- _ENTRIES_:
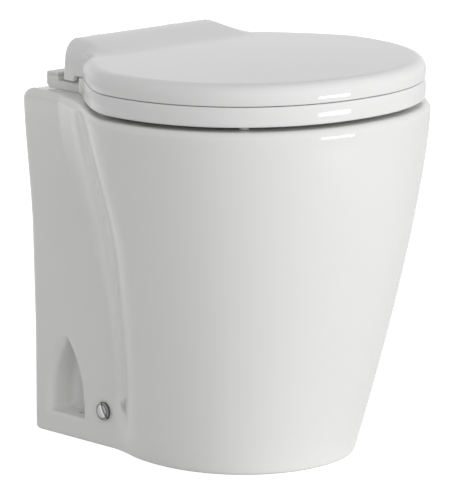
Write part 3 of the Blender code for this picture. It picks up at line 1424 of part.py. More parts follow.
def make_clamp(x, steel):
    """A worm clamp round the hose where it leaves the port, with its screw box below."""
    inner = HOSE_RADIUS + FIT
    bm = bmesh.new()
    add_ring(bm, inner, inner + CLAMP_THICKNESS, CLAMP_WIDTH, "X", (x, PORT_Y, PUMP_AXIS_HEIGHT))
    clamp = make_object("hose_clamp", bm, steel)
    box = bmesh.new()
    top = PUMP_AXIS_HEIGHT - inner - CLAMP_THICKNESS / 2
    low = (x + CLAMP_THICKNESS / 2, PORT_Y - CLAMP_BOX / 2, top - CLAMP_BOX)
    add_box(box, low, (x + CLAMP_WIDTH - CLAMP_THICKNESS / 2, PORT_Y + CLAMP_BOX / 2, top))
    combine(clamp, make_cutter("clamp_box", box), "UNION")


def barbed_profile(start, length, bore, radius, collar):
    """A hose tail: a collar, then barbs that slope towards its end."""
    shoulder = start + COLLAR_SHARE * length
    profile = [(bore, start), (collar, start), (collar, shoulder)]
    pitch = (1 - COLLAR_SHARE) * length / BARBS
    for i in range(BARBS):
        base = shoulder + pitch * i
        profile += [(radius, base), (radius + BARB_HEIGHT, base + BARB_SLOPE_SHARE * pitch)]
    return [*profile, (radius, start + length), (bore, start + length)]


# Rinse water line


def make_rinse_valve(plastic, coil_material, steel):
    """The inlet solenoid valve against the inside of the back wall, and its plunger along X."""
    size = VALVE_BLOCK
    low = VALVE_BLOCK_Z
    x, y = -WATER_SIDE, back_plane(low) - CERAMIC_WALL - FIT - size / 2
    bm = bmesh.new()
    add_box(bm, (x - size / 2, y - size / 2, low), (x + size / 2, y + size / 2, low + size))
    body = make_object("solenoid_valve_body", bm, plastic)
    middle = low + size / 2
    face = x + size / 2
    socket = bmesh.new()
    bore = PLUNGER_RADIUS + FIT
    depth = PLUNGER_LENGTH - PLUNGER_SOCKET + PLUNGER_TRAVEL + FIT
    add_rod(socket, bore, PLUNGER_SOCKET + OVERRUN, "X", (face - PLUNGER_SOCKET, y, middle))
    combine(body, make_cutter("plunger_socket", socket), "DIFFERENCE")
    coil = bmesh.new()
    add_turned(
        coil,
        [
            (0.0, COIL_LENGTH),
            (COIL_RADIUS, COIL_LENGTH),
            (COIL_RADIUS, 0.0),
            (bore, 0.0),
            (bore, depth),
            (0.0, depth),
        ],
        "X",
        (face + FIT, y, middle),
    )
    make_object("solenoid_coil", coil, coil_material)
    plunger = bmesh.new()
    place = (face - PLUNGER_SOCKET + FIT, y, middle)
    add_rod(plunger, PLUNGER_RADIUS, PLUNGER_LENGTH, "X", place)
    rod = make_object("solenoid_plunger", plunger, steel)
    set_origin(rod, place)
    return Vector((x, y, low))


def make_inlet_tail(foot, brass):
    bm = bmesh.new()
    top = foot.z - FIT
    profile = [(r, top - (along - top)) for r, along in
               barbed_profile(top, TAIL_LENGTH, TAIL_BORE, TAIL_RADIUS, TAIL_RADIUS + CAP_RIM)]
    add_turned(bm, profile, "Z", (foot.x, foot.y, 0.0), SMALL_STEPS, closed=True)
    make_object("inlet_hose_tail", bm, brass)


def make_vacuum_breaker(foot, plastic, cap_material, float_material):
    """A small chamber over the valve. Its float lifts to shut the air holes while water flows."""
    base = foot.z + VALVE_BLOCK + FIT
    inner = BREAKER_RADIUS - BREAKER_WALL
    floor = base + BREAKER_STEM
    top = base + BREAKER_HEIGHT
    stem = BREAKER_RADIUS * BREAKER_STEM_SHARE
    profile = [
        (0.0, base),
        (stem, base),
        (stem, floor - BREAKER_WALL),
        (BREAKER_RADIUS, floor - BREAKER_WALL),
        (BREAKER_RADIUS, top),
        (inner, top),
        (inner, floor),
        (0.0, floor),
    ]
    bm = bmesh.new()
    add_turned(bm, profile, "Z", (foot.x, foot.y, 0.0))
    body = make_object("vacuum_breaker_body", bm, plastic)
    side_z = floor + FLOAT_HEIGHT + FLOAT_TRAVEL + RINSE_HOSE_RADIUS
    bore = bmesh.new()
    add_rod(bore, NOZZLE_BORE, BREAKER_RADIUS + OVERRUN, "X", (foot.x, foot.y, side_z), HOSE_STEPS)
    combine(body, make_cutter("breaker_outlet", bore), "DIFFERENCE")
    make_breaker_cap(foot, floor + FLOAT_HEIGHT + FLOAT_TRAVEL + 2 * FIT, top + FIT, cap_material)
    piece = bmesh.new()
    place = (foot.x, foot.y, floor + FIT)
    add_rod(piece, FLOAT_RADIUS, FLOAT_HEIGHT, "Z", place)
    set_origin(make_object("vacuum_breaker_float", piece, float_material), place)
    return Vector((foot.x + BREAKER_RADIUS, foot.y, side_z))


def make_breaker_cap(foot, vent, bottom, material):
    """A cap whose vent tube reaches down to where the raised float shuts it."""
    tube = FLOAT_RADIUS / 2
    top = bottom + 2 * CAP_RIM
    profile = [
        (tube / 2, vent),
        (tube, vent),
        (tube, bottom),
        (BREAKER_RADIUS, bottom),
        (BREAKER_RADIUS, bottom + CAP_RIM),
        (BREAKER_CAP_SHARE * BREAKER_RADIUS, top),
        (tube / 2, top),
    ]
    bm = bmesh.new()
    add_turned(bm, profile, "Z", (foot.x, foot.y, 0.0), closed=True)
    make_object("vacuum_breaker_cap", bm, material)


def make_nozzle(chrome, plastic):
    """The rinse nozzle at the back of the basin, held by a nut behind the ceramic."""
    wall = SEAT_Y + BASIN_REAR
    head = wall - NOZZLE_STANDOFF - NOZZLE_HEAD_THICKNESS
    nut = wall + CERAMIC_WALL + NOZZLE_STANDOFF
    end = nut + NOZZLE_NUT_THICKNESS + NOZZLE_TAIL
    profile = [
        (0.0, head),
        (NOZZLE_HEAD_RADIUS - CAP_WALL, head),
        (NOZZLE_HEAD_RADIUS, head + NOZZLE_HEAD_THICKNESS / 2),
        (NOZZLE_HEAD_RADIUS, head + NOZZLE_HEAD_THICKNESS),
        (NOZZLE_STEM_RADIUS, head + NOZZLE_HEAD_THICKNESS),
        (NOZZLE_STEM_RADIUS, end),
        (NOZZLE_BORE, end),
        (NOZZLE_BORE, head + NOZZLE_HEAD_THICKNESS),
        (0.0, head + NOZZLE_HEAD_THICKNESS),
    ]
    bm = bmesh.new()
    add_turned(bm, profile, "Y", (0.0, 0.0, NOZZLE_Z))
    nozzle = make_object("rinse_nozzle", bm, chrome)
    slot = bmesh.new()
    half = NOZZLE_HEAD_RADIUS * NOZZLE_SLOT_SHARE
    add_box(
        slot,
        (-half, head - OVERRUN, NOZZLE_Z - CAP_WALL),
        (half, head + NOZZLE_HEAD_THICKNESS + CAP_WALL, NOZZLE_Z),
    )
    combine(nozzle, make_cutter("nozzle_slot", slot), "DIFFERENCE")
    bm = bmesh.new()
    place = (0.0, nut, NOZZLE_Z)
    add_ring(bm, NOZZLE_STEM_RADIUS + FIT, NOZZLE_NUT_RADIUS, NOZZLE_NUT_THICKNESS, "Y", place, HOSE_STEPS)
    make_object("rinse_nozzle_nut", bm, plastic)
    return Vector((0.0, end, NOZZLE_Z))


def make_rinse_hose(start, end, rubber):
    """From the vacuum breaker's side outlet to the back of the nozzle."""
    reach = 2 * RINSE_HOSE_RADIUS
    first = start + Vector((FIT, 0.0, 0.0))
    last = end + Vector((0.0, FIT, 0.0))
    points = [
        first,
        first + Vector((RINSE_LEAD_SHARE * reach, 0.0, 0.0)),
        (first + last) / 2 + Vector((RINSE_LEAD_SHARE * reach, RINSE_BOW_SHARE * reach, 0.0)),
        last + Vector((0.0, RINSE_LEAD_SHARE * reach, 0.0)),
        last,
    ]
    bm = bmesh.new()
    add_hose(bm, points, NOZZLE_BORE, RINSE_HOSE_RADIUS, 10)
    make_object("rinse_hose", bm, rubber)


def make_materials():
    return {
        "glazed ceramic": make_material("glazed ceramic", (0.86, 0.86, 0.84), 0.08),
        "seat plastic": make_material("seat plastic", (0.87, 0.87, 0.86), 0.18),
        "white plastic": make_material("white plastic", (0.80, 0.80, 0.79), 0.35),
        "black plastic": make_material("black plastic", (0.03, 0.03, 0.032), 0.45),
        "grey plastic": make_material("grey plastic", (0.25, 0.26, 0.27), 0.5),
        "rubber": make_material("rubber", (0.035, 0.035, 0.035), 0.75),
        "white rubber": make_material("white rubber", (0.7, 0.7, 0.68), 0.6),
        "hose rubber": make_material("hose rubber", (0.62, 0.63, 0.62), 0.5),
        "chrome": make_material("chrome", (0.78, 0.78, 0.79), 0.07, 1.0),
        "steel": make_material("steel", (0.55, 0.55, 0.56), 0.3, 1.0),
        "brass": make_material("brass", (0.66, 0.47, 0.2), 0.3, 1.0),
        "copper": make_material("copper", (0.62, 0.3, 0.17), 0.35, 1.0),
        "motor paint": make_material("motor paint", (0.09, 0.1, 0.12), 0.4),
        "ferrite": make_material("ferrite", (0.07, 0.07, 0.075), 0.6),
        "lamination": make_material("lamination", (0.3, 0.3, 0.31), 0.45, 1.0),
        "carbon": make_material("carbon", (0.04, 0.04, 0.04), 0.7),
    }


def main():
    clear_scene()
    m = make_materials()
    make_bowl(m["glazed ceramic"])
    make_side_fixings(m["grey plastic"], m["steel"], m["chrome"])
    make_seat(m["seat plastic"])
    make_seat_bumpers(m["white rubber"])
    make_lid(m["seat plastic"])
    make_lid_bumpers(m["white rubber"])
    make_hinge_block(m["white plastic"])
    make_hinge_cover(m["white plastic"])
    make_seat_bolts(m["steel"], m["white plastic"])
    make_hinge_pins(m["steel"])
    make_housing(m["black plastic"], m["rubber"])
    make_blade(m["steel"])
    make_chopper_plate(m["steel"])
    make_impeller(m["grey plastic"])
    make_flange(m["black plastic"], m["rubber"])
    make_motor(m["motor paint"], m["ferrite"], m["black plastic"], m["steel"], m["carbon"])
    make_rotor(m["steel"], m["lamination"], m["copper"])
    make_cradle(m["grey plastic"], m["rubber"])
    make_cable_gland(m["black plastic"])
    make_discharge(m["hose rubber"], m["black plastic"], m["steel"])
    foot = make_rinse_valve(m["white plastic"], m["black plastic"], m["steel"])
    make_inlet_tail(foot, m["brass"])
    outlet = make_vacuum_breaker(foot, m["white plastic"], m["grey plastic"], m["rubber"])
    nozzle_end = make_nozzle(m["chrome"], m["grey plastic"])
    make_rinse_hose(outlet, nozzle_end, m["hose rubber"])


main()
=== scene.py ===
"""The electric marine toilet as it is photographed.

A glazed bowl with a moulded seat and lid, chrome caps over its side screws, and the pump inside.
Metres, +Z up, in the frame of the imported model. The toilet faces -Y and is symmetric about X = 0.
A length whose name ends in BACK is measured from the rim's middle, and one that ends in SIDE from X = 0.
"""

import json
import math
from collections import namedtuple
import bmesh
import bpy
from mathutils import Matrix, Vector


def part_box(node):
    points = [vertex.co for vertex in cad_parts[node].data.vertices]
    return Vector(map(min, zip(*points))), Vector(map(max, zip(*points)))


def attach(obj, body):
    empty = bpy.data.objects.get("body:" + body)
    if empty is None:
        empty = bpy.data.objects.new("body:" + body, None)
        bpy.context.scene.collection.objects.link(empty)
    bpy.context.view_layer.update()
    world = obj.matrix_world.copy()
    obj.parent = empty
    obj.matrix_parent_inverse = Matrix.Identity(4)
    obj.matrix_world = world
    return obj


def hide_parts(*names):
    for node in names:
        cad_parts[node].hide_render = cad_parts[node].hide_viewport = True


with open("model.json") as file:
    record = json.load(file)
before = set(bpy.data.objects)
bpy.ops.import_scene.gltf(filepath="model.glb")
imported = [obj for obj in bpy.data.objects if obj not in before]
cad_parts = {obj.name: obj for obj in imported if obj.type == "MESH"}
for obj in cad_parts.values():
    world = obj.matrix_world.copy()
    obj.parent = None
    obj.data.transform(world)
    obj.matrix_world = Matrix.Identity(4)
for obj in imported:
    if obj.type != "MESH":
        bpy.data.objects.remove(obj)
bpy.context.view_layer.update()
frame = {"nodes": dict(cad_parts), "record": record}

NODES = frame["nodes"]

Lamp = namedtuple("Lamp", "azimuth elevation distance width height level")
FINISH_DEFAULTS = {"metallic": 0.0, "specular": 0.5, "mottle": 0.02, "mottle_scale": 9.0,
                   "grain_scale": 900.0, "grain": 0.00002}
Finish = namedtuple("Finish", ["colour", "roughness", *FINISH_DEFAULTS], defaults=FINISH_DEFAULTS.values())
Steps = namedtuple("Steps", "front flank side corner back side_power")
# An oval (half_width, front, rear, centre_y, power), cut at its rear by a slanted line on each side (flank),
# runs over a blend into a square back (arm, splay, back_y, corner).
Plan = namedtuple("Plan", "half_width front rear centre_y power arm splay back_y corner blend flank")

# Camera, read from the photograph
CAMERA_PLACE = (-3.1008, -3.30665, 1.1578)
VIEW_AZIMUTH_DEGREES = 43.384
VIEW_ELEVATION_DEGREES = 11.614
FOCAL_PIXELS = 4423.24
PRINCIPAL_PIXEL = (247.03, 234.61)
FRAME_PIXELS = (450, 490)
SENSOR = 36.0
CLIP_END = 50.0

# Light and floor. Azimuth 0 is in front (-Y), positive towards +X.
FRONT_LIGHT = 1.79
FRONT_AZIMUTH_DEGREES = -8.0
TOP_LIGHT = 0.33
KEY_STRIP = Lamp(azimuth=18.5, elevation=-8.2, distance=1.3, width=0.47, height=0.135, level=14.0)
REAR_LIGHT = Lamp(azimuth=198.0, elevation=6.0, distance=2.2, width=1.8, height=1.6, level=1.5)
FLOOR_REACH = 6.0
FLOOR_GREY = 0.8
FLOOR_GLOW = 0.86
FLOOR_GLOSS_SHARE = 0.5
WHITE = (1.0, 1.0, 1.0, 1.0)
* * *
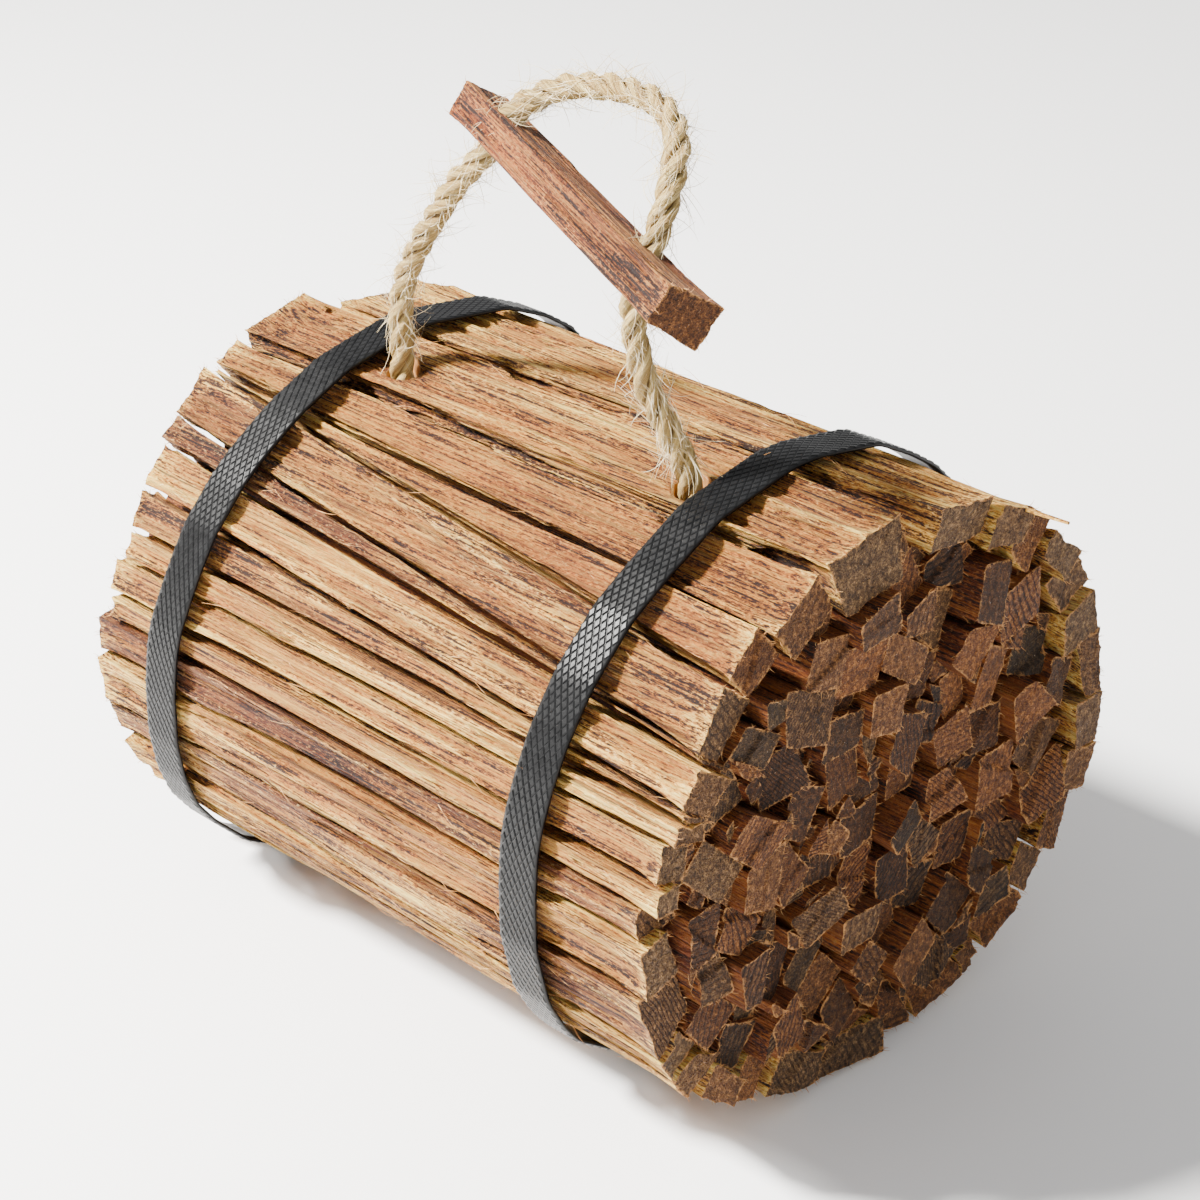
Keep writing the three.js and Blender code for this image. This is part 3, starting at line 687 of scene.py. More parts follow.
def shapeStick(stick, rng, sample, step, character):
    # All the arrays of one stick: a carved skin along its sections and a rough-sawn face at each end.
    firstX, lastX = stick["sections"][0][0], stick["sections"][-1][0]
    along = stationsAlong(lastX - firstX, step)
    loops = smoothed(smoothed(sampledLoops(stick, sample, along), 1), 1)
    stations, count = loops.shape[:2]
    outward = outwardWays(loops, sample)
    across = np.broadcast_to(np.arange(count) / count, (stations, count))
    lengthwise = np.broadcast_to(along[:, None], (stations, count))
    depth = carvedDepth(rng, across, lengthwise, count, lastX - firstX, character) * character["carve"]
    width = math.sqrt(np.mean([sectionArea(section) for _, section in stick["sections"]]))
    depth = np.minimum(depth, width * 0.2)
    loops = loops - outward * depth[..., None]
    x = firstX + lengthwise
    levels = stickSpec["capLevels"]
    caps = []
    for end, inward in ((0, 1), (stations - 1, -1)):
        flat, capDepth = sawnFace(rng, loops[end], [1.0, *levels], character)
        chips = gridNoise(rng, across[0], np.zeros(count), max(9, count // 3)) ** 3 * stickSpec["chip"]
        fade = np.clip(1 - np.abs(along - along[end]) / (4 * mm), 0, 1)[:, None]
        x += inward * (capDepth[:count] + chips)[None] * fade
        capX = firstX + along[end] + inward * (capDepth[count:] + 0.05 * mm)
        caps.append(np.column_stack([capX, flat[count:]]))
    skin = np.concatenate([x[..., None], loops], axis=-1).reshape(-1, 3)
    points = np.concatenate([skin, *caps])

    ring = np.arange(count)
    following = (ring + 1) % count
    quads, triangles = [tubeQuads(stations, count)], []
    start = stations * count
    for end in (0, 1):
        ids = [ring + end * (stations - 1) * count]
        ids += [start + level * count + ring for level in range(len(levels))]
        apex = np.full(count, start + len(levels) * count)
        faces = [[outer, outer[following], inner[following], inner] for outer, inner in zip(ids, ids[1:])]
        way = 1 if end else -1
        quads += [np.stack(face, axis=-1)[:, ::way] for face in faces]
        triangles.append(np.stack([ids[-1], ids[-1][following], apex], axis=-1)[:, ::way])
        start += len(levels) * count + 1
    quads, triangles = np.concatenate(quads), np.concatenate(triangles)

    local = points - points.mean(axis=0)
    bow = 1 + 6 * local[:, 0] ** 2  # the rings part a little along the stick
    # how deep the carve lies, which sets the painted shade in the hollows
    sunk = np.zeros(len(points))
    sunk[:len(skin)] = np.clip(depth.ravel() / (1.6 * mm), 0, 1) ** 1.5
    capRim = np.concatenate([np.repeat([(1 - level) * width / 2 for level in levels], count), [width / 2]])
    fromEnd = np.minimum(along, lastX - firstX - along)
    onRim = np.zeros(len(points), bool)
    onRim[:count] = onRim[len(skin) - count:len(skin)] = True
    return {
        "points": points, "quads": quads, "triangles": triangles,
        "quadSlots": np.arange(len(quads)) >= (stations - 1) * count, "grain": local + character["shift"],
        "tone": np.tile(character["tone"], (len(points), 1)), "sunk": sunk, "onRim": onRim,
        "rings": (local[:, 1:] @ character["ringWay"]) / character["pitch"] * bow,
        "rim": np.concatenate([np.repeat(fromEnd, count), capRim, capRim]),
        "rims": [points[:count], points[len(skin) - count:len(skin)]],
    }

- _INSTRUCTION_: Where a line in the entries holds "code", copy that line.

- _RESPONSE TO THE EXERCISE_:
Write part 3 of the Blender code for this picture. It picks up at line 1424 of part.py. More parts follow.
Keep writing the three.js and Blender code for this image. This is part 3, starting at line 687 of scene.py. More parts follow.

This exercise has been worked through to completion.